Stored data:
____________
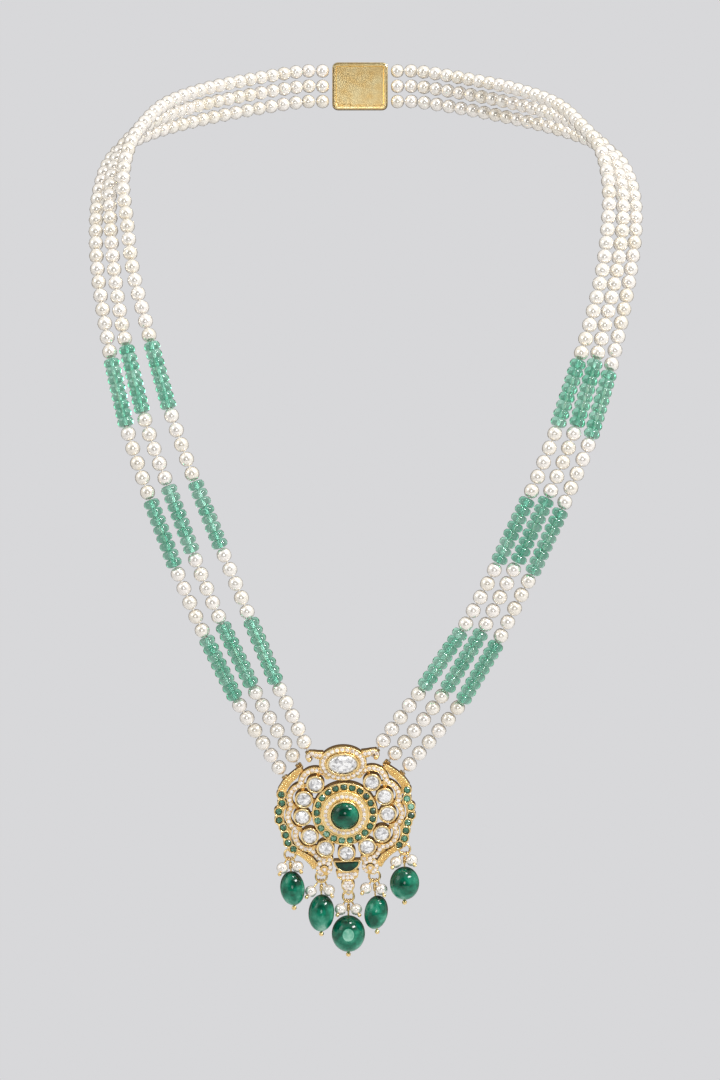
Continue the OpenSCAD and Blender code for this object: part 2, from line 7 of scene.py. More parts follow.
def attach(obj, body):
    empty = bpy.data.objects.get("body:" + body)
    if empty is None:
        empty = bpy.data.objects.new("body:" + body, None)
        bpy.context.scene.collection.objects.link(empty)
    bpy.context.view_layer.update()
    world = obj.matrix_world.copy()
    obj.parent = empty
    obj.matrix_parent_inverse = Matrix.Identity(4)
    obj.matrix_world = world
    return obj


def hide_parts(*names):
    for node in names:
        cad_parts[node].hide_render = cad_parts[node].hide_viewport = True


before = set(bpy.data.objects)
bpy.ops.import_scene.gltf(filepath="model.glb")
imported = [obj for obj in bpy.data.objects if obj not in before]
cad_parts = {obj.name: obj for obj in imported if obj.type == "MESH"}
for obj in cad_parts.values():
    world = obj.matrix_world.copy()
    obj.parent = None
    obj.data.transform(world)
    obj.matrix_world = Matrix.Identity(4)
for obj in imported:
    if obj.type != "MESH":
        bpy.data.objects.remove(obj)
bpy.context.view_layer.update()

# ---- Studio
# The necklace hangs in front of a plain light grey ground, level with the camera. The lens is
# long, so that the strands keep their places from the middle of the view to its corners.
bpy.context.scene.view_settings.view_transform = "Standard"
ground_grey = (0.686, 0.686, 0.701, 1)
camera_place = (0, -1.084, -0.131)
sensor_high = 36
lens_in_pixels = 3760
picture_high_in_pixels = 1080
tent_strength = 0.76
ground_share_through_stone = 0.45
floor_r = 0.85
floor_z = -0.42

bpy.ops.object.select_all(action="DESELECT")
bpy.ops.object.camera_add(location=camera_place, rotation=(math.radians(90), 0, 0))
camera = bpy.context.object
camera.data.sensor_fit = "VERTICAL"
camera.data.sensor_height = sensor_high
camera.data.lens = sensor_high * lens_in_pixels / picture_high_in_pixels
camera.data.clip_start = 0.05
bpy.context.scene.camera = camera


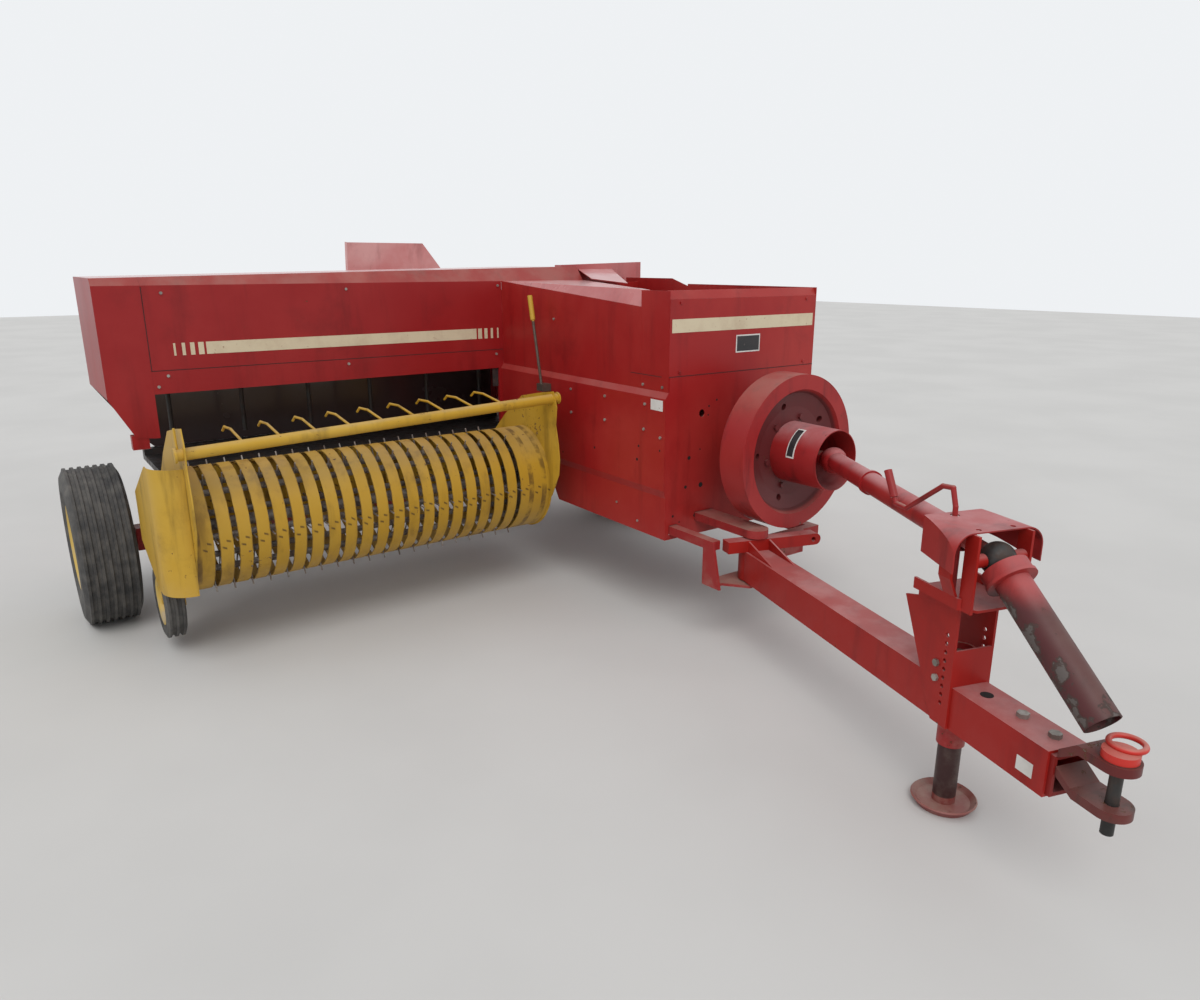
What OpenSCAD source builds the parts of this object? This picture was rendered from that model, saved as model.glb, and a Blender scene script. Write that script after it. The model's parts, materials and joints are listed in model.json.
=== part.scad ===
// Towed square baler with a side pickup, parked on its jack.
// The frame is millimetres: +X to the machine's left, -Y to its front, +Z up, and the ground is z = 0.

/* [Layout] */
// Bale case centre line, from the middle of the machine
case_x = 1070; // [1040:10:1140]
// Wheel axis, from the middle of the machine
axle_y = 537; // [480:1:620]

/* [Wheels] */
// Tyre outside diameter
tyre_d = 745; // [720:5:800]
// Tyre width
tyre_w = 240; // [230:10:290]
// Rim seat diameter
rim_d = 390; // [350:10:430]
// Right wheel centre, from the bale case centre line
right_wheel_reach = 2610; // [2560:10:2700]
// Left wheel centre, from the bale case centre line
left_wheel_reach = 470; // [450:10:520]
// Ribs around each tyre
tyre_ribs = 7; // [5:1:9]
// Spindle diameter
spindle_d = 56; // [44:2:64]
// Height of the axle beam
beam_h = 110; // [90:5:130]
// Depth of the axle beam
beam_w = 90; // [70:5:110]

/* [Bale case] */
// Bale width inside the case
bale_w = 457; // [420:1:480]
// Bale height inside the case
bale_h = 356; // [330:1:400]
// Wall of the case
case_wall = 8; // [5:1:12]
// Case floor above the ground
case_z = 670; // [640:10:690]
// Front end of the case, ahead of the wheel axis
case_front = 1080; // [1000:10:1150]
// Rear end of the case, behind the wheel axis
case_rear = 2560; // [2300:20:2700]
// Rail and post section of the case
rail_s = 40; // [30:5:50]
// Length of the plunger
plunger_len = 500; // [400:20:560]
// Slot for a needle
slot_w = 50; // [40:2:60]
// Spacing of the two twines
twine_gap = 190; // [160:10:220]

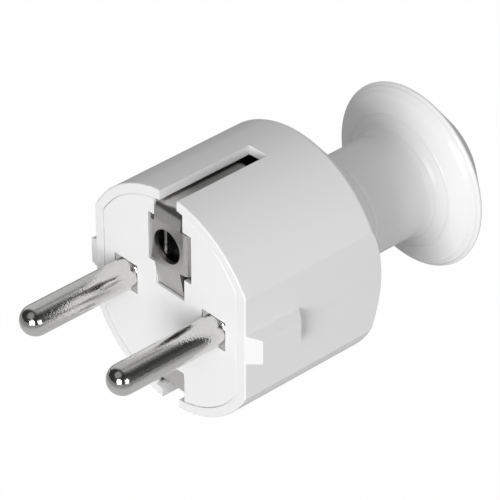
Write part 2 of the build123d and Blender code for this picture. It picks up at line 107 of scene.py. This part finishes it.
# Nodes of each finish
MOULDED_SHELL = ("housing",)
MOULDED_INSERT = ("contact_carrier",)
MOULDED_INNER = ("terminal_cover", "clamp_bar")
PLATED_PINS = ("line_pin", "neutral_pin")
PLATED_SHEET = ("earth_clip", "earth_terminal_block", "earth_socket_rivet")
BRONZE = ("earth_socket_spring",)
ZINC = (
    "line_saddle",
    "neutral_saddle",
    "earth_saddle",
    "line_terminal_screw",
    "neutral_terminal_screw",
    "earth_terminal_screw",
    "cover_screw_left",
    "cover_screw_right",
    "clamp_screw_upper",
    "clamp_screw_lower",
    "clamp_nut_upper",
    "clamp_nut_lower",
)
RUBBER = ("inlet_bush",)


class PlugFinish(bpy.types.PropertyGroup):
    """Colours and surface values of the plug's finishes."""

    shell_colour: FloatVectorProperty(
        name="Shell colour",
        description="Colour of the moulded shell",
        subtype="COLOR",
        default=(0.80, 0.80, 0.80),
    )
    insert_colour: FloatVectorProperty(
        name="Insert colour",
        description="Colour of the contact insert",
        subtype="COLOR",
        default=(0.81, 0.81, 0.81),
    )
    inner_colour: FloatVectorProperty(
        name="Inner colour",
        description="Colour of the hidden mouldings",
        subtype="COLOR",
        default=(0.27, 0.28, 0.29),
    )
    plating_colour: FloatVectorProperty(
        name="Plating colour",
        description="Colour of the nickel plating",
        subtype="COLOR",
        default=(0.72, 0.715, 0.70),
    )
    # The spring's tinned bronze colour, made darker as painted shade for the inside of the earth hole.
    bronze_and_shade_colour: FloatVectorProperty(
        name="Bronze colour",
        description="Colour of the tinned socket spring",
        subtype="COLOR",
        default=(0.42, 0.41, 0.40),
    )
    zinc_colour: FloatVectorProperty(
        name="Zinc colour",
        description="Colour of the plated screws, nuts and saddles",
        subtype="COLOR",
        default=(0.63, 0.64, 0.66),
    )
    rubber_colour: FloatVectorProperty(
        name="Rubber colour",
        description="Colour of the inlet bush",
        subtype="COLOR",
        default=(0.74, 0.74, 0.73),
    )
    plastic_roughness: FloatProperty(
        name="Plastic roughness",
        description="Roughness of the shell and the contact insert",
        default=0.24,
        min=0.0,
        max=1.0,
    )
    pin_roughness: FloatProperty(
        name="Pin roughness",
        description="Roughness of the turned pins",
        default=0.13,
        min=0.0,
        max=1.0,
    )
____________
• _Directions for this task_: Your task is to quote the listing above word for word.

• _Written answer_:
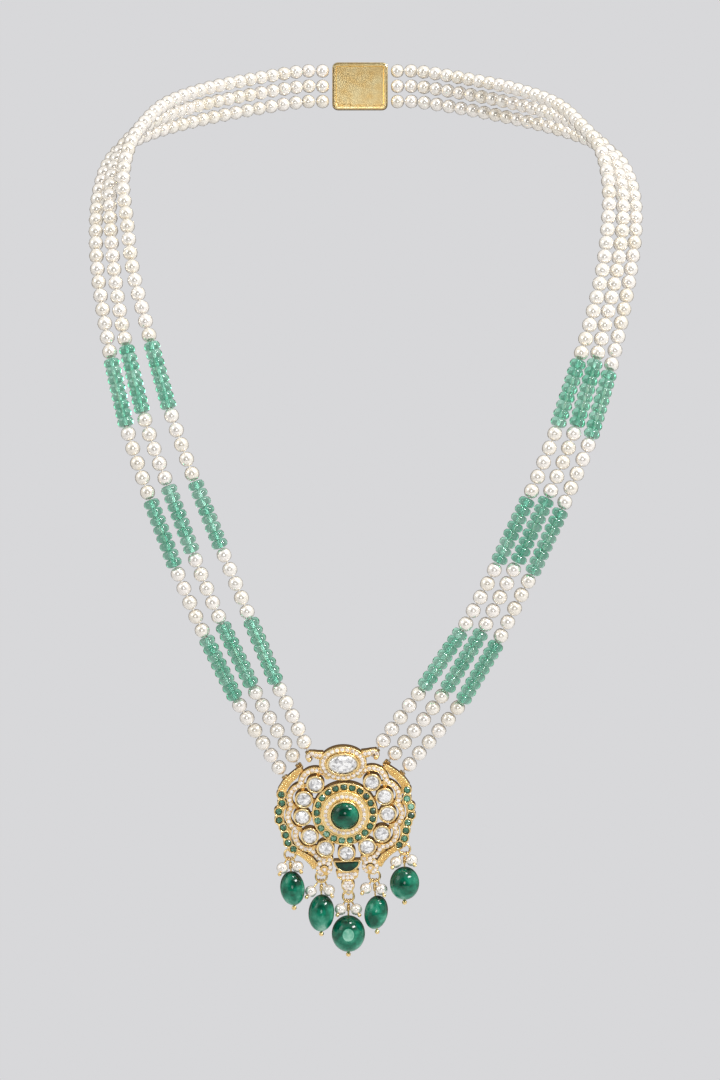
Continue the OpenSCAD and Blender code for this object: part 2, from line 7 of scene.py. More parts follow.
def attach(obj, body):
    empty = bpy.data.objects.get("body:" + body)
    if empty is None:
        empty = bpy.data.objects.new("body:" + body, None)
        bpy.context.scene.collection.objects.link(empty)
    bpy.context.view_layer.update()
    world = obj.matrix_world.copy()
    obj.parent = empty
    obj.matrix_parent_inverse = Matrix.Identity(4)
    obj.matrix_world = world
    return obj


def hide_parts(*names):
    for node in names:
        cad_parts[node].hide_render = cad_parts[node].hide_viewport = True


before = set(bpy.data.objects)
bpy.ops.import_scene.gltf(filepath="model.glb")
imported = [obj for obj in bpy.data.objects if obj not in before]
cad_parts = {obj.name: obj for obj in imported if obj.type == "MESH"}
for obj in cad_parts.values():
    world = obj.matrix_world.copy()
    obj.parent = None
    obj.data.transform(world)
    obj.matrix_world = Matrix.Identity(4)
for obj in imported:
    if obj.type != "MESH":
        bpy.data.objects.remove(obj)
bpy.context.view_layer.update()

# ---- Studio
# The necklace hangs in front of a plain light grey ground, level with the camera. The lens is
# long, so that the strands keep their places from the middle of the view to its corners.
bpy.context.scene.view_settings.view_transform = "Standard"
ground_grey = (0.686, 0.686, 0.701, 1)
camera_place = (0, -1.084, -0.131)
sensor_high = 36
lens_in_pixels = 3760
picture_high_in_pixels = 1080
tent_strength = 0.76
ground_share_through_stone = 0.45
floor_r = 0.85
floor_z = -0.42

bpy.ops.object.select_all(action="DESELECT")
bpy.ops.object.camera_add(location=camera_place, rotation=(math.radians(90), 0, 0))
camera = bpy.context.object
camera.data.sensor_fit = "VERTICAL"
camera.data.sensor_height = sensor_high
camera.data.lens = sensor_high * lens_in_pixels / picture_high_in_pixels
camera.data.clip_start = 0.05
bpy.context.scene.camera = camera


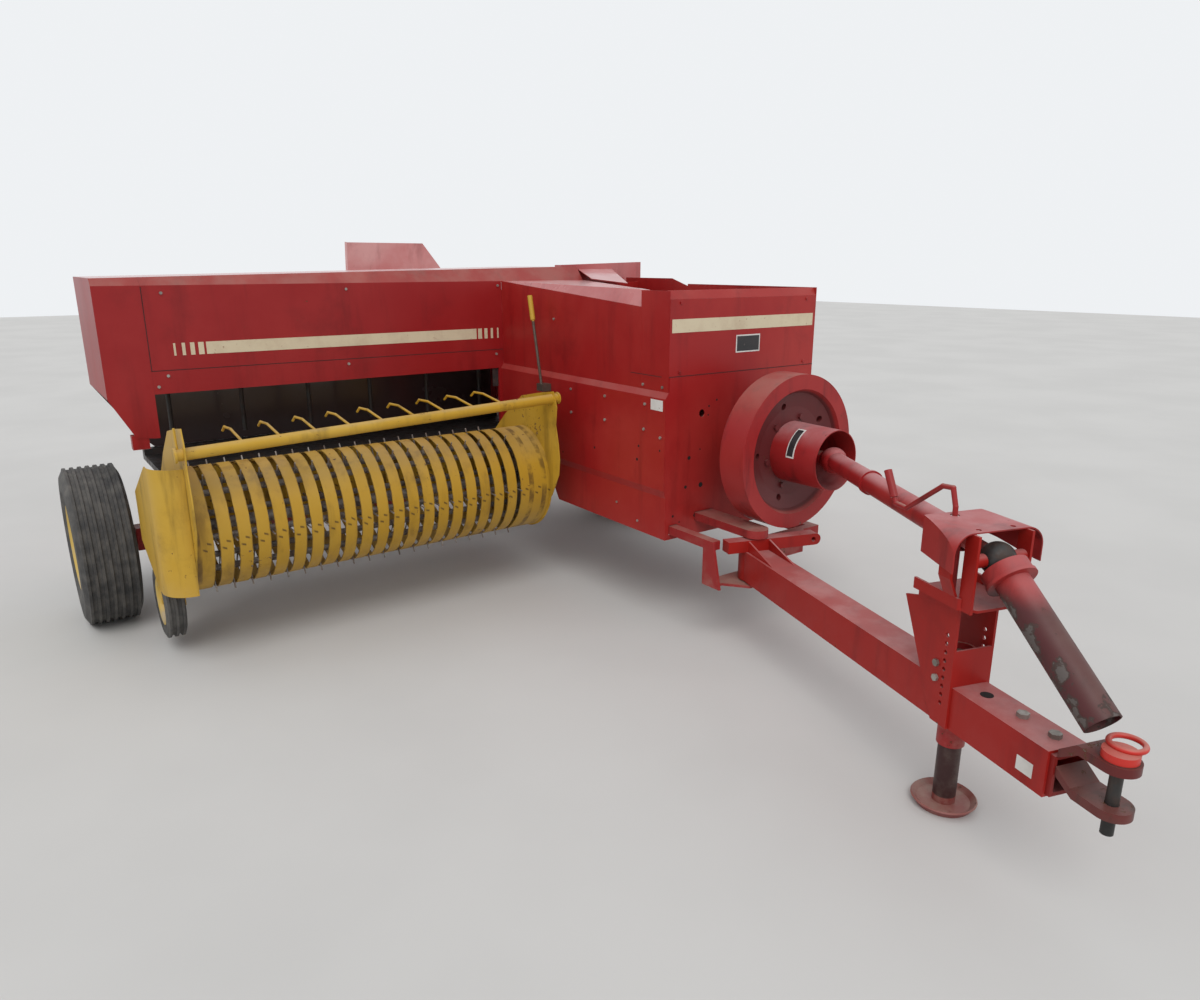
What OpenSCAD source builds the parts of this object? This picture was rendered from that model, saved as model.glb, and a Blender scene script. Write that script after it. The model's parts, materials and joints are listed in model.json.
=== part.scad ===
// Towed square baler with a side pickup, parked on its jack.
// The frame is millimetres: +X to the machine's left, -Y to its front, +Z up, and the ground is z = 0.

/* [Layout] */
// Bale case centre line, from the middle of the machine
case_x = 1070; // [1040:10:1140]
// Wheel axis, from the middle of the machine
axle_y = 537; // [480:1:620]

/* [Wheels] */
// Tyre outside diameter
tyre_d = 745; // [720:5:800]
// Tyre width
tyre_w = 240; // [230:10:290]
// Rim seat diameter
rim_d = 390; // [350:10:430]
// Right wheel centre, from the bale case centre line
right_wheel_reach = 2610; // [2560:10:2700]
// Left wheel centre, from the bale case centre line
left_wheel_reach = 470; // [450:10:520]
// Ribs around each tyre
tyre_ribs = 7; // [5:1:9]
// Spindle diameter
spindle_d = 56; // [44:2:64]
// Height of the axle beam
beam_h = 110; // [90:5:130]
// Depth of the axle beam
beam_w = 90; // [70:5:110]

/* [Bale case] */
// Bale width inside the case
bale_w = 457; // [420:1:480]
// Bale height inside the case
bale_h = 356; // [330:1:400]
// Wall of the case
case_wall = 8; // [5:1:12]
// Case floor above the ground
case_z = 670; // [640:10:690]
// Front end of the case, ahead of the wheel axis
case_front = 1080; // [1000:10:1150]
// Rear end of the case, behind the wheel axis
case_rear = 2560; // [2300:20:2700]
// Rail and post section of the case
rail_s = 40; // [30:5:50]
// Length of the plunger
plunger_len = 500; // [400:20:560]
// Slot for a needle
slot_w = 50; // [40:2:60]
// Spacing of the two twines
twine_gap = 190; // [160:10:220]

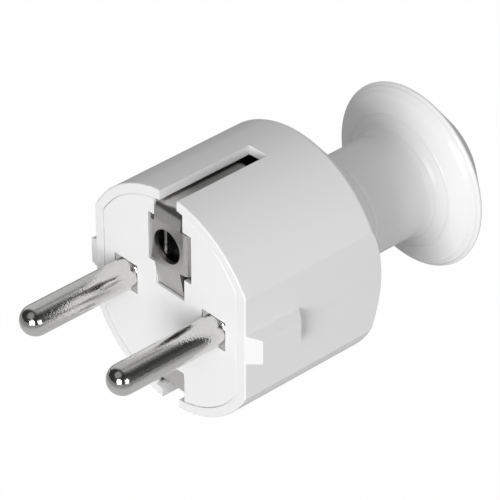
Write part 2 of the build123d and Blender code for this picture. It picks up at line 107 of scene.py. This part finishes it.
# Nodes of each finish
MOULDED_SHELL = ("housing",)
MOULDED_INSERT = ("contact_carrier",)
MOULDED_INNER = ("terminal_cover", "clamp_bar")
PLATED_PINS = ("line_pin", "neutral_pin")
PLATED_SHEET = ("earth_clip", "earth_terminal_block", "earth_socket_rivet")
BRONZE = ("earth_socket_spring",)
ZINC = (
    "line_saddle",
    "neutral_saddle",
    "earth_saddle",
    "line_terminal_screw",
    "neutral_terminal_screw",
    "earth_terminal_screw",
    "cover_screw_left",
    "cover_screw_right",
    "clamp_screw_upper",
    "clamp_screw_lower",
    "clamp_nut_upper",
    "clamp_nut_lower",
)
RUBBER = ("inlet_bush",)


class PlugFinish(bpy.types.PropertyGroup):
    """Colours and surface values of the plug's finishes."""

    shell_colour: FloatVectorProperty(
        name="Shell colour",
        description="Colour of the moulded shell",
        subtype="COLOR",
        default=(0.80, 0.80, 0.80),
    )
    insert_colour: FloatVectorProperty(
        name="Insert colour",
        description="Colour of the contact insert",
        subtype="COLOR",
        default=(0.81, 0.81, 0.81),
    )
    inner_colour: FloatVectorProperty(
        name="Inner colour",
        description="Colour of the hidden mouldings",
        subtype="COLOR",
        default=(0.27, 0.28, 0.29),
    )
    plating_colour: FloatVectorProperty(
        name="Plating colour",
        description="Colour of the nickel plating",
        subtype="COLOR",
        default=(0.72, 0.715, 0.70),
    )
    # The spring's tinned bronze colour, made darker as painted shade for the inside of the earth hole.
    bronze_and_shade_colour: FloatVectorProperty(
        name="Bronze colour",
        description="Colour of the tinned socket spring",
        subtype="COLOR",
        default=(0.42, 0.41, 0.40),
    )
    zinc_colour: FloatVectorProperty(
        name="Zinc colour",
        description="Colour of the plated screws, nuts and saddles",
        subtype="COLOR",
        default=(0.63, 0.64, 0.66),
    )
    rubber_colour: FloatVectorProperty(
        name="Rubber colour",
        description="Colour of the inlet bush",
        subtype="COLOR",
        default=(0.74, 0.74, 0.73),
    )
    plastic_roughness: FloatProperty(
        name="Plastic roughness",
        description="Roughness of the shell and the contact insert",
        default=0.24,
        min=0.0,
        max=1.0,
    )
    pin_roughness: FloatProperty(
        name="Pin roughness",
        description="Roughness of the turned pins",
        default=0.13,
        min=0.0,
        max=1.0,
    )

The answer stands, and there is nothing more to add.